Today I had to go and buy a new printer. Our office Brother HL-2040 that had worked flawlessly for years had lately taken to jamming on every sheet of paper – was causing a productivity bottleneck far in excess of its replacement cost. So credit card and I went to the local Harvey Noman store to get a new one. They don't seem to make the HL-2040 any more so after fighting off the seductive siren calls from the plethora of shiny black multi-function devices I settled on a plain-jane B&W laser printer on special for 99 bucks. It was a good price so I looked right away for a boxed one in the row of boxes under the display counters nearby. I couldn’t spot one. “I bet they’re popular” I thought.

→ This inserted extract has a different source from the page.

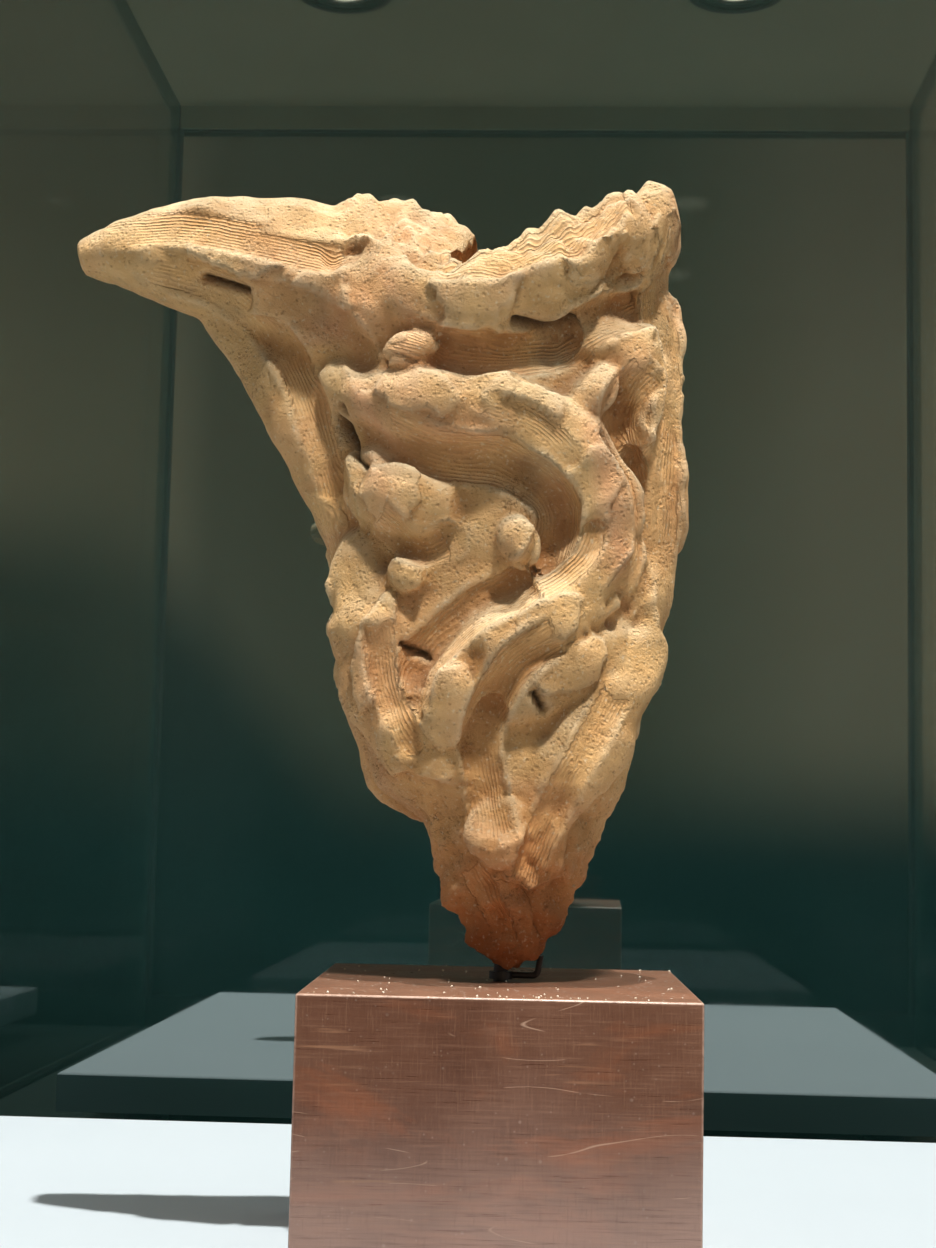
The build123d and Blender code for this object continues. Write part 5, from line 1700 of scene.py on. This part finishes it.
    def trunk(self) -> None:
        """Adds the hollow trunk, with its walls carried up to the broken rim."""
        levels = [(index / self.levels, 0.0) for index in range(self.levels + 1)]
        for index in range(self.cavity_levels + 1):
            thinned = self.wall * (1.0 - self.rim_thinning * (1 - index / self.cavity_levels))
            levels.append((1.0 - index * (1 - self.cavity_share) / self.cavity_levels, thinned))
        levels.append((self.cavity_share - self.cavity_drop, self.cavity_taper * self.wall))
        places = []
        for share, inset in levels:
            section = self.station(share)
            centre = self.foot + Vector((section.shift, 0, share * self.height))
            size = [max(reach - inset, self.thinnest) for reach in (section.width, section.depth)]
            places.append(Matrix.Translation(centre) @ Matrix.Diagonal((*size, 1, 1)))
        self.rough.loft(places, self.ring_sides)
        for vertex in self.rough.mesh.verts:
            share = (vertex.co.z - self.foot.z) / self.height
            if share > self.bend_from:
                section = self.station(share)
                angle = math.atan2((vertex.co.x - self.foot.x - section.shift) / section.width,
                                   -(vertex.co.y - self.foot.y) / section.depth)
                rise = (share - self.bend_from) / (1 - self.bend_from) * (self.rim(angle) - self.bend_from)
                vertex.co.z = self.foot.z + self.height * (self.bend_from + rise)

    def limb_skin(self, route: tuple) -> None:
        """Adds a limb through points of offset, height share and radii.

        Args:
            route: Points of x, y, height share, upright radius and depth radius.
        """
        points = [self.foot + Vector((x, y, share * self.height)) for x, y, share, _, _ in route]
        level = Vector(Axis.Y.value)
        places = []
        for index, (_, _, _, upright, depth) in enumerate(route):
            along = heading(points, index)
            top = along.cross(level).normalized()
            places.append(laid(points[index], level * depth, top * upright, along))
        self.rough.loft(places, self.limb_sides)

    def roll(self, roll: Roll) -> None:
        """Adds one roll of clay along its route.

        Args:
            roll: The roll.
        """
        steps = self.roll_steps * (len(roll.route) - 1)
        spots = []
        for step in range(steps + 1):
            turn, share = along_route(roll.route, step / steps)
            pace = Vector((turn * self.roll_pace[0], share * self.roll_pace[1], 5.0))
            wander = self.roll_wander * noise.noise(pace)
            spots.append(self.on_trunk(turn + wander, share))
        points = [point for point, _ in spots]
        places = []
        for index, (point, outward) in enumerate(spots):
            along = heading(points, index)
            across = along.cross(outward).normalized()
            taper = math.sin(math.pi * (self.roll_taper[0] + self.roll_taper[1] * index / steps)) ** 0.5
            swell = 1 + self.roll_swell * noise.noise(point * self.roll_lumps)
            wide, thick = roll.width / 2 * taper * swell, roll.thickness / 2 * taper * swell
            lap = Matrix.Rotation(roll.lap, 3, along)
            places.append(laid(point, lap @ across * wide, lap @ outward * thick, along))
        self.rough.loft(places, self.roll_sides)

    def pellet(self, pellet: Pellet) -> None:
        """Adds one pressed lump.

        Args:
            pellet: The lump.
        """
        point, outward = self.on_trunk(pellet.turn, pellet.share, pellet.thickness * self.pellet_lift)
        across = Vector(Axis.Z.value).cross(outward).normalized()
        tilt = Matrix.Rotation(pellet.tilt, 4, "Z")
        size = Matrix.Diagonal((pellet.length / 2, pellet.width / 2, pellet.thickness / 2, 1.0))
        place = laid(point, across, outward.cross(across), outward) @ tilt @ size
        bmesh.ops.create_icosphere(self.rough.mesh, subdivisions=3, radius=1.0, matrix=place)

    def merged(self) -> bpy.types.Mesh:
        """Joins the trunk, the limb, the rolls and the lumps into one skin.

        Returns:
            The joined mesh.
        """
        self.rough = Shape()
        self.trunk()
        self.limb_skin(self.limb)
        self.limb_skin(self.web)
        for roll in self.rolls:
            self.roll(roll)
        for pellet in self.pellets:
            self.pellet(pellet)
        rough = self.rough.data("clay_rough", 0.0)
        holder = linked("clay_rough", rough)
        remesh = holder.modifiers.new("skin", "REMESH")
        remesh.mode = "VOXEL"
        remesh.voxel_size = self.voxel
        smooth = holder.modifiers.new("ease", "SMOOTH")
        smooth.factor = 0.5
        smooth.iterations = self.joint_softening
        joined = bpy.data.meshes.new_from_object(holder.evaluated_get(bpy.context.evaluated_depsgraph_get()))
        joined.name = "clay_fragment_skin"
        bpy.data.objects.remove(holder)
        bpy.data.meshes.remove(rough)
        return joined


# ---- Studio ----------------------------------------------------------------
@dataclass
class Studio:
    """The plain pale floor, the soft lights, the showcase's own light and the camera."""

    floor_drop: float = 0.76
    floor_half: float = 9.0
    floor_colour: Colour = shade(232, 232, 230)
    floor_fade: Span = (1.6, 2.7)
    room_white: Colour = (0.94, 0.95, 0.95, 1.0)
    room_light: Colour = (0.96, 0.98, 1.0, 1.0)
    world_level: float = 0.23
    flag_from_case: float = 1.45
    flag_half: Span = (2.2, 2.4)
    flag_dim: Colour = (0.30, 0.215, 0.130, 1.0)
    flag_side: Colour = (0.290, 0.205, 0.125, 1.0)
    soft: tuple = (("studio_key", (-2.4, -1.6, 2.6), 2.0, 115.0),
                   ("studio_fill", (2.8, -1.4, 1.4), 2.4, 75.0),
                   ("studio_back", (-1.6, 2.8, 2.2), 2.2, 100.0))
    lens: float = 54.1
    sensor: float = 36.0
    stand: tuple = (0.0275, -0.772, 0.171)
    heading: float = -0.049
    pitch: float = 0.105
    roll: float = 0.021
    lamp_white: tuple = (1.0, 0.985, 0.955)
    lamp_level: float = 0.6
    lamp_radius: float = 0.02
    lamp_cone: float = math.radians(110)
    lamp_gap: float = 0.004
    key_level: float = 3.38
    key_way: tuple = (0.0206, -0.0721, 0.4026)
    key_softness: float = math.radians(0.8)
    wash_level: float = 3.75
    wash_way: tuple = (0.14, -0.44, 0.89)
    wash_softness: float = math.radians(5)
    lit_by_wash: tuple = ("clay_fragment_skin", "rubbed_block", "mount_pin", "support_claw", "clay_crumbs")
    deck: tuple = ("deck_board", "felt_pads", "recess_floor", "deck_feet")
    panes: tuple = ("ceiling_panel", "back_glass", "side_glass_left", "side_glass_right", "door_glass",
                    "silicone_corner_beads", "back_glass_tape")

    def build(self) -> None:
        """Builds the floor, the flag, the lights and the camera."""
        self.floor()
        self.flag()
        self.world()
        self.soft_lights()
        self.case_lights()
        self.exhibit_light("exhibit_key", self.key_level, self.key_way, self.key_softness,
                           self.lit_by_wash + self.deck)
        self.exhibit_light("exhibit_wash", self.wash_level, self.wash_way, self.wash_softness,
                           self.lit_by_wash)
        self.camera()

    def plane(self, name: str, half: Span, place: Matrix, finish: Graph) -> bpy.types.Object:
        """Adds a flat stage piece.

        Args:
            name: Its name.
            half: Its half width and half height.
            place: Where it lies.
            finish: Its material's nodes.

        Returns:
            The stage piece.
        """
        mesh = bmesh.new()
        size = Matrix.Diagonal((*half, 1.0, 1.0))
        bmesh.ops.create_grid(mesh, x_segments=1, y_segments=1, size=1.0, matrix=place @ size)
        data = bpy.data.meshes.new(name)
        mesh.to_mesh(data)
        mesh.free()
        data.materials.append(finish.material)
        made = linked(name, data)
        return made

    def floor(self) -> None:
        """Lays the pale floor below the case."""
        low = CAD_BOX[0]
        graph = Graph("studio_floor_finish")
        matt = graph.node("BsdfDiffuse", {"Color": self.floor_colour}).outputs[0]
        room = graph.node("Emission", {"Color": self.room_white, "Strength": 1.0}).outputs[0]
        away = graph.node("VectorMath", {0: graph.place}, operation="LENGTH").outputs["Value"]
        faded = graph.times(graph.seen(), graph.level(away, self.floor_fade, (0.0, 1.0), True))
        graph.end(graph.both(faded, matt, room))
        level = Matrix.Translation((0, low[1] / 2, low[2] - self.floor_drop))
        self.plane("studio_floor", (self.floor_half, self.floor_half), level, graph)

    def flag(self) -> None:
        """Hangs the dim cloth that only the glass mirrors, in front of the case."""
        graph = Graph("studio_flag_cloth")
        across, height = graph.part(graph.place, "X"), graph.part(graph.place, "Z")
        tone = graph.ramp(graph.level(across, (-1.1, 0.9), (0.0, 1.0)),
                          (0.05, self.flag_dim), (0.20, self.flag_dim), (0.24, (0.150, 0.104, 0.058, 1.0)),
                          (0.62, (0.105, 0.074, 0.034, 1.0)), (0.80, self.flag_side),
                          (0.875, self.flag_side), (0.90, (0.75, 0.53, 0.32, 1.0)))
        rise = graph.level(across, (-0.85, -0.30), (0.46, 0.0), True)
        above = graph.level(graph.math("SUBTRACT", height, rise), (-0.32, -0.04), (0.0, 1.0), True)
        below = graph.level(height, (0.45, 1.05), (1.0, 0.55), True)
        tone = graph.mix(graph.times(above, below), (0.0, 0.0, 0.0, 1.0), tone)
        graph.end(graph.node("Emission", {"Color": tone, "Strength": 1.0}).outputs[0])
        front = CAD_BOX[0][1] - self.flag_from_case
        upright = Matrix.Translation((-0.1, front, 0.1)) @ Matrix.Rotation(math.pi / 2, 4, "X")
        cloth = self.plane("studio_flag", self.flag_half, upright, graph)
        cloth.visible_camera = False
        cloth.visible_diffuse = False
        cloth.visible_shadow = False
        cloth.visible_transmission = False

    def world(self) -> None:
        """Sets the plain light of the room, and white where the camera looks past the case."""
        world = bpy.data.worlds.new("studio_world")
        bpy.context.scene.world = world
        sky = Tree(world)
        sky.tree.nodes.clear()
        room = sky.node("Background", {"Color": self.room_light, "Strength": self.world_level}).outputs[0]
        white = sky.node("Background", {"Color": self.room_white, "Strength": 1.0}).outputs[0]
        sky.node("OutputWorld", {0: sky.both(sky.seen(), room, white)})

    def soft_lights(self) -> None:
        """Hangs two large soft lights high beside the case and one behind it."""
        centre = (Vector(CAD_BOX[0]) + Vector(CAD_BOX[1])) / 2
        shaded = bpy.data.collections.new("all_but_the_chamber")
        for name in self.lit_by_wash + self.deck + self.panes:
            shaded.objects.link(bpy.data.objects[name])
        for member in shaded.collection_objects:
            member.light_linking.link_state = "EXCLUDE"
        for name, offset, size, power in self.soft:
            data = bpy.data.lights.new(name, "AREA")
            data.shape = "DISK"
            data.size = size
            data.energy = power
            lamp = linked(name, data)
            lamp.location = centre + Vector(offset)
            lamp.rotation_euler = (-Vector(offset)).to_track_quat("-Z", "Y").to_euler()
            lamp.visible_glossy = False
            lamp.light_linking.receiver_collection = shaded

    def case_lights(self) -> None:
        """Lights the showcase from its own four spotlights."""
        target = middle("clay_fragment")
        for number in range(1, 5):
            low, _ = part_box(f"spot_head_{number}")
            centre = middle(f"spot_head_{number}")
            data = bpy.data.lights.new(f"case_light_{number}", "SPOT")
            data.energy = self.lamp_level
            data.color = self.lamp_white
            data.spot_size = self.lamp_cone
            data.spot_blend = 0.7
            data.shadow_soft_size = self.lamp_radius
            glow = Tree(data)
            falloff = glow.node("LightFalloff", {"Strength": 1.0}).outputs["Linear"]
            glow.tree.links.new(falloff, glow.tree.nodes["Emission"].inputs["Strength"])
            lamp = linked(data.name, data)
            lamp.location = (centre.x, centre.y, low[2] - self.lamp_gap)
            aim = Vector((target.x, target.y, CAD_BOX[0][2])) - lamp.location
            lamp.rotation_euler = aim.to_track_quat("-Z", "Y").to_euler()

    def exhibit_light(self, name: str, level: float, way: tuple, softness: float, lit: tuple) -> None:
        """Adds one far lamp of the room that reaches only the exhibit.

        Args:
            name: Its name.
            level: Its strength.
            way: The way from the exhibit to the lamp.
            softness: How wide it looks, in radians.
            lit: The pieces that it lights, which also shade one another.
        """
        data = bpy.data.lights.new(name, "SUN")
        data.energy = level
        data.angle = softness
        data.color = self.lamp_white
        lamp = linked(name, data)
        lamp.rotation_euler = (-Vector(way)).to_track_quat("-Z", "Y").to_euler()
        exhibit = bpy.data.collections.new(name + "_pieces")
        for piece in lit:
            exhibit.objects.link(bpy.data.objects[piece])
        lamp.light_linking.receiver_collection = exhibit
        lamp.light_linking.blocker_collection = exhibit

    def camera(self) -> None:
        """Stands the camera close before the door, a little above the deck."""
        deck = middle("deck_board")
        data = bpy.data.cameras.new("visitor_camera")
        data.lens = self.lens
        data.sensor_width = self.sensor
        data.clip_start = 0.02
        camera = linked("visitor_camera", data)
        forward = Vector((math.sin(self.heading) * math.cos(self.pitch),
                          math.cos(self.heading) * math.cos(self.pitch), math.sin(self.pitch)))
        level_right = Vector((math.cos(self.heading), -math.sin(self.heading), 0))
        level_up = level_right.cross(forward)
        right = level_right * math.cos(self.roll) + level_up * math.sin(self.roll)
        up = level_up * math.cos(self.roll) - level_right * math.sin(self.roll)
        turn = Matrix((right, up, -forward)).transposed()
        place = Vector((deck.x, deck.y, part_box("deck_board")[1][2])) + Vector(self.stand)
        camera.matrix_world = Matrix.Translation(place) @ turn.to_4x4()
        bpy.context.scene.camera = camera


def main() -> None:
    """Builds every sub-assembly, the studio and the camera, in order."""
    logging.basicConfig(level=logging.INFO, format="%(name)s %(message)s")
    for assembly in (WallFixing(), Housings(), Glazing(), Door(), ClimateDrawer(), Lamps(), Plinth(),
                     ClayFragment()):
        LOG.info("%s", type(assembly).__name__)
        assembly.build()
    Studio().build()
    bpy.context.scene.view_settings.view_transform = "Standard"


if __name__ == "__main__":
    main()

Catching the eye of a salesman is a bit like catching a bus. You wait for ages for the first one and then three come along in a minute. After waiting for what seemed like ages but was probably only a couple of minutes, a young guy with gelled-up hair came up to me and offered is help. I said I wanted the HL-2140 and I’d already looked – couldn’t see a boxed one under the display counters so I’d be happy to take the one on display. My sales guy said they had a shipment of 5 come in just last week and 4 had sold already. Our mutual concern instantly turned to the subject of inventory. He then went to the computer and interrogated it. I don’t know what the system told him, but it was enough for him to mutter “I don’t trust the system” on his way out the back to go and find the box anyway. Not such a long shot really – there was an actual printer in the store. I am sure that people in electronics store don’t throw out empty shipping boxes – there will be a matching device in the store for it, and it did just come in last week. While I was waiting sales guy #2 approached me as I was fiddling with the display I-Pad. “Just waiting” I told him and then I went to see if my display printer had a toner cartridge in it. It didn’t, so I asked the well-timed sales guy #3 if it came with a cartridge. “Yes it does” he informed me, “but it’s less than half full.” I was staggered at the boy’s candidness. Gotta love those techie sales guys – particularly if they are more “techie” than “salesy”. I made a mental note not to tell on him to his boss. Sales guy #1 came back victoriously brandishing the matching box, packed it all up, escorted me to the checkout to make sure the girl didn’t screw up his sale and I was on my way in a jiffy.
It was only later I reflected on his throw-away line: “I don’t trust the system”. I imagine that he didn’t mean that it was going to become self-aware and lead an army of rebel computer forces to take over everything from the traffic light network to air traffic control, or that it would deliberately add up incorrectly or skim off profits to a numbered Swiss bank account when no one was looking. No. What he meant was that he didn’t trust that the “-2” inventory count was necessarily correct. And the way he said it you just knew it had happened to him before.
Now I’m sure Harvey Norman’s have a pretty good computer system. It had probably cost them squillions. I am sure that it did know how to add up correctly, was well-maintained and that the staff were trained. Yet, in the real world the inventory was wrong and the staff were not surprised. "How can it be that such a core business asset could be so untrusted?" I wondered.
The answer to this question lies in the definition of “system.” If you draw a little dotted thermo-dynamic boundary around the computer system itself, then we can be confident that 1+1 will always equal 2. Some intelligent business analyst, developer or tester would have regarded that a negative inventory count is in fact impossible and therefore made it impossible to sell items they didn’t have. So it can’t be the computer’s fault. The correct thing to do is to realise that the real system boundary encloses much more than the computer hardware and software. It includes the people that operate them and the processes they use. If the guy receiving the goods at the CDC counts them wrong and enters the wrong number of items, the “system” count will not match the actual count. If a user who knows the secret “admin” access can get into the “Inventory Adjustment” area, the system count will not match the actual count. If someone steals a printer for their kid’s Christmas present the system count will not match the actual count. And so on and so on.
So the moral of the story is that for all of us who design, build, specify, implement or install “systems” we have to realise that “the system” involves a lot more than an Oracle database with matching user licences. But most of us are so close to the software, that we forget to tell the client that he or she is the most important and the most unreliable part of the system. As a result, the client never thinks that either themselves or one of their colleagues could be at fault, then the finger will always point at “the system”. I am sure this why system developers invented audit trails. As implementers, we must design and document (yesw – write it down, in an actual document) the processes people will use and then and only then train them to do it.